With Thanks in advance...

Y V Vishweshwar Rao Online (Expert)
08 June 2009

Mr Ramesh !it is not Citation/Ruling, it is a fact in a family .

The Go referred above contemplates Family members only !

You referred a SC Judgment ! I will also verify for such Citation!

A V VishalOnline (Expert)
08 June 2009

Dear friends

In wake of the SC judgement in CASE NO.: Appeal (civil) 6974 of 1996, PETITIONER:
Kashi Nath (Dead) through LRs.
DATE OF JUDGMENT: 05/11/2003
in my opinion, the daughter who has been given into adoption does not comes in the ambit of family member as per the G O issued in the state of Andhra Pradesh for the purpose of GPA, the GPA has to be registered by paying stamp duty @ 1%, I have this opinion in wake of the obsevations made in the aforesaid case by the Hon'ble Justice of the Apex court.

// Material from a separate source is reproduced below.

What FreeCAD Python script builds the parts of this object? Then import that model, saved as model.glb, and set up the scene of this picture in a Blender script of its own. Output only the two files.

I have reproduced a part for your ready reference:

"The ancient Hindu Law recognized twelve
kinds of sons of whom five were adopted. The five kinds of adopted sons in early
times must have been of very secondary importance, for, on the whole, they were
relegated to an inferior rank in the order of sons. Out of the five kinds of
adopted sons, only two survive today, namely, the Dattaka form prevalent
throughout India and the Kritrima form confined to Mithila and adjoining
districts. The primary object of adoption was to gratify the means of the
ancestors by annual offerings and, therefore, it was considered necessary that
the offerer should be as much as possible a reflection of a real descendant and
had to look as much like a real son as possible and certainly not be one who
would never have been a son. Therefore, the body of rules was evolved out of a
phrase of Saunaka that he must be 'the reflection of a son'. The restrictions
flowing from this maxim had the effect of eliminating most of the forms of
adoption. (See Hindu Law by S.V. Gupte, Third Edition at pages 899-900). The
whole law of Dattaka adoption is evolved from two important texts and a
metaphor. The texts are of Manu and Vasistha, and the metaphor that of Saunaka.
Manu provided for the identity of an adopted son with the family into which he
was adopted. (See Manu Chapter IX, pages 141-142, as translated by Sir W.
Jones). The object of an adoption is mixed, being religious and secular.
According to Mayne, the recognition of the institution of adoption in early
times had been more due to secular reasons than to any religious necessity, and
the religious motive was only secondary; but although the secular motive was
dominant, the religious motive was undeniable. The religious motive for adoption never altogether excluded the secular motive. (See Mayne's Hindu Law and Usage, 12th Edition, page 329).

Ramesh (Querist)
09 June 2009

Dear Friends,

Thank you all for your Detailed Reply.